## Excerpted records

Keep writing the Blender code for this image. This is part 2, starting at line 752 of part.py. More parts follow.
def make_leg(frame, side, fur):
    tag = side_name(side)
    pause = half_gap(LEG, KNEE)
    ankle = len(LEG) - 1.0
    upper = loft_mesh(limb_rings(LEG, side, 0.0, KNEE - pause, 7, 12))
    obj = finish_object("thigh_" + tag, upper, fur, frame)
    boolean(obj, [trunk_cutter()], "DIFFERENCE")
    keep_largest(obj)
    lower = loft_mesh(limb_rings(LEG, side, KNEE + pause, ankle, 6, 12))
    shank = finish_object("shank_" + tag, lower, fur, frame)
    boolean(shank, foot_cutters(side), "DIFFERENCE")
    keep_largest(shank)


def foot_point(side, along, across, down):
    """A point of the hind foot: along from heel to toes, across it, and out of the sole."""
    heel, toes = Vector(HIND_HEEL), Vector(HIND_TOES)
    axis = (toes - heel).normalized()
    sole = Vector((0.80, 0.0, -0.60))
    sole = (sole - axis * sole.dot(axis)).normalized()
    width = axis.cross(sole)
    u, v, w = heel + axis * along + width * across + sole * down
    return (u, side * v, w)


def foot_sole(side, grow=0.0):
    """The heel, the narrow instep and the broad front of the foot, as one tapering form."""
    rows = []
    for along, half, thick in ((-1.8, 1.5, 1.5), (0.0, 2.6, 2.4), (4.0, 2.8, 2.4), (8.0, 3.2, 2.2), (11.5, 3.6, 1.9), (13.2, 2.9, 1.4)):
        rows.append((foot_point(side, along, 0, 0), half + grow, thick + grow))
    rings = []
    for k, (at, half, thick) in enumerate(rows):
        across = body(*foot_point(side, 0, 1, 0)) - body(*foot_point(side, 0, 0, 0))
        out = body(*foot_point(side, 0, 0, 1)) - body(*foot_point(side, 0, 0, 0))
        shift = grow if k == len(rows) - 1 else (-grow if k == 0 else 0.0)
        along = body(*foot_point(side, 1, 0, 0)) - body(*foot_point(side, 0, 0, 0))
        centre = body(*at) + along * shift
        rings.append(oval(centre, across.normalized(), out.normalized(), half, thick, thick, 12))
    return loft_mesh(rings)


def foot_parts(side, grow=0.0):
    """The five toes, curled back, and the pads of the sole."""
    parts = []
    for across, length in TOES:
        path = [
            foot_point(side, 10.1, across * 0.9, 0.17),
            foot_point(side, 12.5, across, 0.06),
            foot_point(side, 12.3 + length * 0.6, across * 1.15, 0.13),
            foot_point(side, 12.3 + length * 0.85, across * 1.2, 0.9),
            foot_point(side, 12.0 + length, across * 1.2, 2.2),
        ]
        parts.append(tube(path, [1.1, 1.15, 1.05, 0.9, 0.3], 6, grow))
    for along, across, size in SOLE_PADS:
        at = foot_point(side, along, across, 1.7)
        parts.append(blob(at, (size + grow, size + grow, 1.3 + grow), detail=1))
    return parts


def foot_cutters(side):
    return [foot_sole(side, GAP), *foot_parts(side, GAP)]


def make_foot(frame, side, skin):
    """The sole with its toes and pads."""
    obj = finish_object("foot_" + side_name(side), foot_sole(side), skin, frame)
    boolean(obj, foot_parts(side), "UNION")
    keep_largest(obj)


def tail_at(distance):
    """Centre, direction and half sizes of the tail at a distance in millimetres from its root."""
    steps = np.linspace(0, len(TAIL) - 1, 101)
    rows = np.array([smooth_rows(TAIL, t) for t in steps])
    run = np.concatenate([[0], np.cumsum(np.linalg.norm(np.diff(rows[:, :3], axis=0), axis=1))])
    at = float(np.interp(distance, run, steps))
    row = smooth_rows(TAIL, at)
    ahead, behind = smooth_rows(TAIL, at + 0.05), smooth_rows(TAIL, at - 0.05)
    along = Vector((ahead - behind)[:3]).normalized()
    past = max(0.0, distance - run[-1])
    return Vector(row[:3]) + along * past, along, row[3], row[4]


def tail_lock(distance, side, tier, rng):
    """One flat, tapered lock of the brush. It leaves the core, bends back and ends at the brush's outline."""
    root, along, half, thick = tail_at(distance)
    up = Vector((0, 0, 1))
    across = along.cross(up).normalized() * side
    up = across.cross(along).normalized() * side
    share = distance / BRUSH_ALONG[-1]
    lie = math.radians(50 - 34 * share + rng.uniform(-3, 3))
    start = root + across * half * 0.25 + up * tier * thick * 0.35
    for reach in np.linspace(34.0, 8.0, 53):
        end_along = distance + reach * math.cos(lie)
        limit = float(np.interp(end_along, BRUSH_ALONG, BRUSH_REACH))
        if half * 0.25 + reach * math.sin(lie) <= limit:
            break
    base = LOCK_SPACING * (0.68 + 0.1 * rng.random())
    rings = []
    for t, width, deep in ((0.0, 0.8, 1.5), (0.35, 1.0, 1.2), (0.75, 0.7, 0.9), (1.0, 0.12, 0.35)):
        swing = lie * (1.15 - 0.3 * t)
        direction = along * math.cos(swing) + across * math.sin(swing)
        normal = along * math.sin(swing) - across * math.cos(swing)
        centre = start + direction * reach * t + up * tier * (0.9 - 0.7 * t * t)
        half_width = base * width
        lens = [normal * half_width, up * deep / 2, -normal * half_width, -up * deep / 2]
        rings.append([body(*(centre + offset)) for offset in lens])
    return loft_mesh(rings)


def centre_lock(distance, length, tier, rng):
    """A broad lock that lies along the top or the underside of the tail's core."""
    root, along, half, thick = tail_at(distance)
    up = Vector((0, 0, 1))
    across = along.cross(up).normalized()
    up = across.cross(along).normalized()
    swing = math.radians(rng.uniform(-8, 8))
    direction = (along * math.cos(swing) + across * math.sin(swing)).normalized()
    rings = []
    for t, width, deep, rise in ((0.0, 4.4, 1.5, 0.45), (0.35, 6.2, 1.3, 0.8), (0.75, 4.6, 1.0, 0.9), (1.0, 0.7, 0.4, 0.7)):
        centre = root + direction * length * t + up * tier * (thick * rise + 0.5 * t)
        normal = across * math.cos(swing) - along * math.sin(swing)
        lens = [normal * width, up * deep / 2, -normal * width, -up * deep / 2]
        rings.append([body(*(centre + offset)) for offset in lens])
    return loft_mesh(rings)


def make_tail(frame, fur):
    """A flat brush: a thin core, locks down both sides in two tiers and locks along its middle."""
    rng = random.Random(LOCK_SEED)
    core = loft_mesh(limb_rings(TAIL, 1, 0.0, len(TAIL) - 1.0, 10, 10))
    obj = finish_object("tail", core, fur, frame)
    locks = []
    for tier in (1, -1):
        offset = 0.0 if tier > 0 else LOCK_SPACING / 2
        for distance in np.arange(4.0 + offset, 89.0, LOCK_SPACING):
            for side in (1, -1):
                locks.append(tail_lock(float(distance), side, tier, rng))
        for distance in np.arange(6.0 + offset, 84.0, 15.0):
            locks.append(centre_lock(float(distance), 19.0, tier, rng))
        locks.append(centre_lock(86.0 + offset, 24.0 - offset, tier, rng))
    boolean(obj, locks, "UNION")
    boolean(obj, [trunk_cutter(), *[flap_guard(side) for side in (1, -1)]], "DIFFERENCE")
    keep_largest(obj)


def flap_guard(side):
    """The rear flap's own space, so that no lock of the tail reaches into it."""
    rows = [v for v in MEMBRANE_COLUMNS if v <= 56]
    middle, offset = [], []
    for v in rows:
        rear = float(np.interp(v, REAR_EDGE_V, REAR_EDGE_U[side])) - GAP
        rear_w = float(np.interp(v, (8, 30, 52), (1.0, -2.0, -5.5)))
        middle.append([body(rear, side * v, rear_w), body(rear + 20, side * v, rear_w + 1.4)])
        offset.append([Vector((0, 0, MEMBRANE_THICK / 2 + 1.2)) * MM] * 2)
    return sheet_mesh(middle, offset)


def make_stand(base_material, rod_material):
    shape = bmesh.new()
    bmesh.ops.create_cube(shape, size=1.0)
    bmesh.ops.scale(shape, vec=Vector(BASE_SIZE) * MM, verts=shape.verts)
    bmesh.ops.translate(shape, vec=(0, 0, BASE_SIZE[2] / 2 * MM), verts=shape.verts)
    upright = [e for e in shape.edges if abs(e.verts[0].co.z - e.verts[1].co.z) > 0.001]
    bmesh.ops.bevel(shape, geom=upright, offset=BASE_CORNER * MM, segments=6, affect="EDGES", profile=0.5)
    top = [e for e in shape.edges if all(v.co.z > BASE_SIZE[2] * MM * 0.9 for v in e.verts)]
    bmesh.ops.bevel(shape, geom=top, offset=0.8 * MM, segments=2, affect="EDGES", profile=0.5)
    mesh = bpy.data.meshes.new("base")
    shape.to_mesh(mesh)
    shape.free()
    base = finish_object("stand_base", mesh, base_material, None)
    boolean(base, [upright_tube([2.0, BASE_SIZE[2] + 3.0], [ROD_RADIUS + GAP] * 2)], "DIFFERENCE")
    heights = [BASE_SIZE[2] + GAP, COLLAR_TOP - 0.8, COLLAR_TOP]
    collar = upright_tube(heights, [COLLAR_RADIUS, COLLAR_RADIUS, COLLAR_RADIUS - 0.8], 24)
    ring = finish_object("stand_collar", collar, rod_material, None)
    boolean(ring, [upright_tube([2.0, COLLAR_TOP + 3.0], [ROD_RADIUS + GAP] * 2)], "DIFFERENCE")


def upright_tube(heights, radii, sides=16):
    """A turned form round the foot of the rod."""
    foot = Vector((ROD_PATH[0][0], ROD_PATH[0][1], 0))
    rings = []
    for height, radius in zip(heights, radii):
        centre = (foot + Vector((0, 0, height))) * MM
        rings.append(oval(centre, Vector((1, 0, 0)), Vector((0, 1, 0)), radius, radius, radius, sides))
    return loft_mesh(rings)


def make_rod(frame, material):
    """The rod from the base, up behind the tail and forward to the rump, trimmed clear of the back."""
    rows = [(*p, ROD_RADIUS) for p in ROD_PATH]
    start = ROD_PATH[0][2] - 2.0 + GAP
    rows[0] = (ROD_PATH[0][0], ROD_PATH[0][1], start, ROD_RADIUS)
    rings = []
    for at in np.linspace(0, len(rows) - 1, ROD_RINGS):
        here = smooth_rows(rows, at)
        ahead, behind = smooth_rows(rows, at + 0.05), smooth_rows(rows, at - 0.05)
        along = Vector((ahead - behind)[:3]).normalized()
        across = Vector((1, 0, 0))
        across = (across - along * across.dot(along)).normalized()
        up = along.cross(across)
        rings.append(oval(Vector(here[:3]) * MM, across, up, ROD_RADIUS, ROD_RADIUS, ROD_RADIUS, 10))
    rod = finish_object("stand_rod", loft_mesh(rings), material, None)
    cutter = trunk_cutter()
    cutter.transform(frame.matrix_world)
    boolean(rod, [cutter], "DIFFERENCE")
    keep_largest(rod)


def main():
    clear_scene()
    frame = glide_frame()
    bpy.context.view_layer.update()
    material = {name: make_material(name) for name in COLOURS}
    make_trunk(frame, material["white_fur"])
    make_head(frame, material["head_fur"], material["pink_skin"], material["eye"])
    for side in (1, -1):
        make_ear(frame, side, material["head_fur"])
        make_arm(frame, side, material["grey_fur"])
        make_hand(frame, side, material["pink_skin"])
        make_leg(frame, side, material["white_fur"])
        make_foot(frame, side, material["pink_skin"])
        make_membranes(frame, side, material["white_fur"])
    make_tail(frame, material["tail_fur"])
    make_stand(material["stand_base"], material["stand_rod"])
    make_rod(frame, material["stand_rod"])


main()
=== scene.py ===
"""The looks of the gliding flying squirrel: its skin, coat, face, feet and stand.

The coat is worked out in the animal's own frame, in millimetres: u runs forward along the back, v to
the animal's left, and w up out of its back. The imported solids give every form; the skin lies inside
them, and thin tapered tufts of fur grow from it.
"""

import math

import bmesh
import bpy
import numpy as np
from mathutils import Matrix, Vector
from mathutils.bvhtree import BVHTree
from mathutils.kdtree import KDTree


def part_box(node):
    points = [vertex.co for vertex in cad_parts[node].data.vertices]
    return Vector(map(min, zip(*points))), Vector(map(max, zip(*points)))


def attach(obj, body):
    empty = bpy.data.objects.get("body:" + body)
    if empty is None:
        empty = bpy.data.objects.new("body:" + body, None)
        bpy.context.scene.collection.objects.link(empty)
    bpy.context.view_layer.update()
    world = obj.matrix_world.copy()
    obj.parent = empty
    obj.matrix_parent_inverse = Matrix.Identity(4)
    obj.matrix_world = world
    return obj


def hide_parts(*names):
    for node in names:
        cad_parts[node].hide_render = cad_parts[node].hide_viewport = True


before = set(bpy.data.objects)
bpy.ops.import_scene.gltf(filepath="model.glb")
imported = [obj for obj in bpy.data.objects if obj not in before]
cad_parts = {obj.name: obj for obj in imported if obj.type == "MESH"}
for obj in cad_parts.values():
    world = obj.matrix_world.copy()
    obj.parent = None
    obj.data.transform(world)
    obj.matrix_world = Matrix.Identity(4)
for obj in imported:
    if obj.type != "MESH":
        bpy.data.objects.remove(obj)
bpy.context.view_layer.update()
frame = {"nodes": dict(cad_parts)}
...
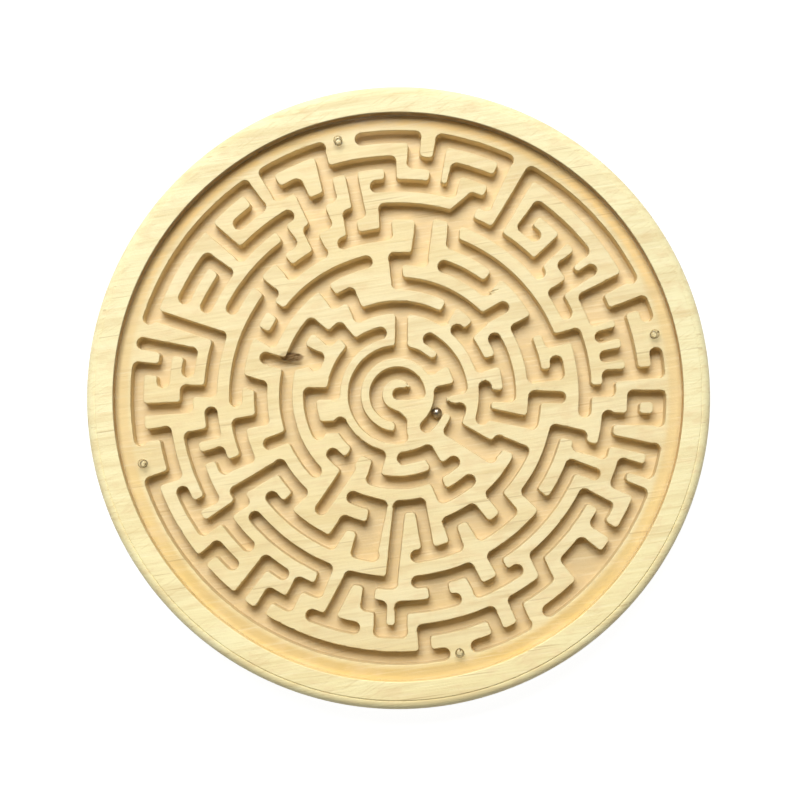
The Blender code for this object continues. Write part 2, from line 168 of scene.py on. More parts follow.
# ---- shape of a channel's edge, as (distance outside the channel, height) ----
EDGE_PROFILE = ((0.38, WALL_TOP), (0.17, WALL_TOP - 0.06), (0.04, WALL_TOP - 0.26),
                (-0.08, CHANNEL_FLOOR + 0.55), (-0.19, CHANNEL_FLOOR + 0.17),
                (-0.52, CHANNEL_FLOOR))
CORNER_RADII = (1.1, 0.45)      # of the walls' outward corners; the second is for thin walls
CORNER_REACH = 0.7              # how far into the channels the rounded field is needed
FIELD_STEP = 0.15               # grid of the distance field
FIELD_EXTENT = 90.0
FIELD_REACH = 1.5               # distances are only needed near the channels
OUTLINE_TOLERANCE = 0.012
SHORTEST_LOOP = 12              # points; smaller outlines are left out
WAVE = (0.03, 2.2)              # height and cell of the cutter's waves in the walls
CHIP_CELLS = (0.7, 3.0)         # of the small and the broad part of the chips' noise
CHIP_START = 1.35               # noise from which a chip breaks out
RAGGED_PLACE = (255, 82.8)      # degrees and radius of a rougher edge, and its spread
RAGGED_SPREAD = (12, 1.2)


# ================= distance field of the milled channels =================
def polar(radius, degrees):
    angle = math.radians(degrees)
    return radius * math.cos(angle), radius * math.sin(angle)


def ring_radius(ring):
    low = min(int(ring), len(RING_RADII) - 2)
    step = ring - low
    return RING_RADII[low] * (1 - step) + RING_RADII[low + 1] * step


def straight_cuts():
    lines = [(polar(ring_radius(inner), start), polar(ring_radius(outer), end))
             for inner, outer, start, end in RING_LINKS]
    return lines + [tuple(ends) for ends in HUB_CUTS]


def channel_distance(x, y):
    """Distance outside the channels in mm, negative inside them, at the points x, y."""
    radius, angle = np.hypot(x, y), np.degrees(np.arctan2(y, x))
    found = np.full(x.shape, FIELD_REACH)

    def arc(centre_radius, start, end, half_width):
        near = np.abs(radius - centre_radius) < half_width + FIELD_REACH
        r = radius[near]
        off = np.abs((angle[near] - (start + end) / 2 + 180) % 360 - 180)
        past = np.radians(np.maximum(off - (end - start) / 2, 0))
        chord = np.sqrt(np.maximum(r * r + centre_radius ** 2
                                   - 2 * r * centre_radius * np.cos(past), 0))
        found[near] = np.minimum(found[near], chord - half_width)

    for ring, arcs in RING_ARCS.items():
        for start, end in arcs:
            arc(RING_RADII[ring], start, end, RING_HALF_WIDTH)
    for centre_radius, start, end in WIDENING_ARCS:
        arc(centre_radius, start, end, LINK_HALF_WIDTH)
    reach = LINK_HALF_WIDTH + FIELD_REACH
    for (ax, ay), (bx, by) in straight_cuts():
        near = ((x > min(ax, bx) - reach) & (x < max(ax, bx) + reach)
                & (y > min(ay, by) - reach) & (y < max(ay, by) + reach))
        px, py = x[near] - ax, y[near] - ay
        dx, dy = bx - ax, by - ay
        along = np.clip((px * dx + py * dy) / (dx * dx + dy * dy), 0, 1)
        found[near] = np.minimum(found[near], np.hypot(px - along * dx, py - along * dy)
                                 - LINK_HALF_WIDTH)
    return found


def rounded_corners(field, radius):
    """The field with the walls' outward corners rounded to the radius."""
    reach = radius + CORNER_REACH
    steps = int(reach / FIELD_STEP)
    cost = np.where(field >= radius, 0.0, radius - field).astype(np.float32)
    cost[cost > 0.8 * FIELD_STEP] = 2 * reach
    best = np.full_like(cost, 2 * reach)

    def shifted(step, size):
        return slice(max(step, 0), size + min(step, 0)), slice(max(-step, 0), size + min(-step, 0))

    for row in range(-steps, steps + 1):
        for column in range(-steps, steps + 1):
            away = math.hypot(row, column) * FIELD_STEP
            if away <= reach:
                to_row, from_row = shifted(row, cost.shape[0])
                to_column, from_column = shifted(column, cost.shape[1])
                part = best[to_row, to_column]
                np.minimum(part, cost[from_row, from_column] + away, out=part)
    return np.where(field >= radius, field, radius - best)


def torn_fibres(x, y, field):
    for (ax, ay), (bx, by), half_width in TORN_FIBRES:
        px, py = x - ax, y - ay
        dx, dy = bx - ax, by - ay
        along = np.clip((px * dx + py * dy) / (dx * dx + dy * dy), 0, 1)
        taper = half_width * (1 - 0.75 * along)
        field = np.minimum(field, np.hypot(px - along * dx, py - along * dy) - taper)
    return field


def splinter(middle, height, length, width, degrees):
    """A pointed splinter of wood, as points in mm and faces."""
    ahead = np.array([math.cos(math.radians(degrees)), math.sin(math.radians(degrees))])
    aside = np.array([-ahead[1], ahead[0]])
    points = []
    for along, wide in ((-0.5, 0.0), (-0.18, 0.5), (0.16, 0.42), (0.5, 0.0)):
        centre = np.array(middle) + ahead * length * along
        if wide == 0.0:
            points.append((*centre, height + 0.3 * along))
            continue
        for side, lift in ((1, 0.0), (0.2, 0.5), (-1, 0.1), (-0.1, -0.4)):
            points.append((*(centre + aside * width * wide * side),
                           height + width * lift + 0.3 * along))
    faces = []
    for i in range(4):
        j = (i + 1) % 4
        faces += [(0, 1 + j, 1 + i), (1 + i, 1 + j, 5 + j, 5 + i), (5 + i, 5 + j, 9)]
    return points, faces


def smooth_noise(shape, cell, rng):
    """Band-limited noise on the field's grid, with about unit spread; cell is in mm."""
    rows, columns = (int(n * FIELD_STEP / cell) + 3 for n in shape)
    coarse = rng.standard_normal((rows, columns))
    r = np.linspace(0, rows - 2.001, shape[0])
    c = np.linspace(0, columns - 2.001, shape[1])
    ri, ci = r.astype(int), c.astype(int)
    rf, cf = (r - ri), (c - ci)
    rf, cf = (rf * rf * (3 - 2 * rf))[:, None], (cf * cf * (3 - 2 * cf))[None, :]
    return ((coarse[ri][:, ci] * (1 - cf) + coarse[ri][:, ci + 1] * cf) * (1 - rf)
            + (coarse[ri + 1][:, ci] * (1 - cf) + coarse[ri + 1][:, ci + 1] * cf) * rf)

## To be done
Your task is to extract exactly the lines starting at the line with "cad_parts[node].hide_render = cad_parts[node].hide_viewport" and ending at the line with "bpy.data.objects.remove(obj)", including both ends, and no other lines.

## Complete answer
        cad_parts[node].hide_render = cad_parts[node].hide_viewport = True


before = set(bpy.data.objects)
bpy.ops.import_scene.gltf(filepath="model.glb")
imported = [obj for obj in bpy.data.objects if obj not in before]
cad_parts = {obj.name: obj for obj in imported if obj.type == "MESH"}
for obj in cad_parts.values():
    world = obj.matrix_world.copy()
    obj.parent = None
    obj.data.transform(world)
    obj.matrix_world = Matrix.Identity(4)
for obj in imported:
    if obj.type != "MESH":
        bpy.data.objects.remove(obj)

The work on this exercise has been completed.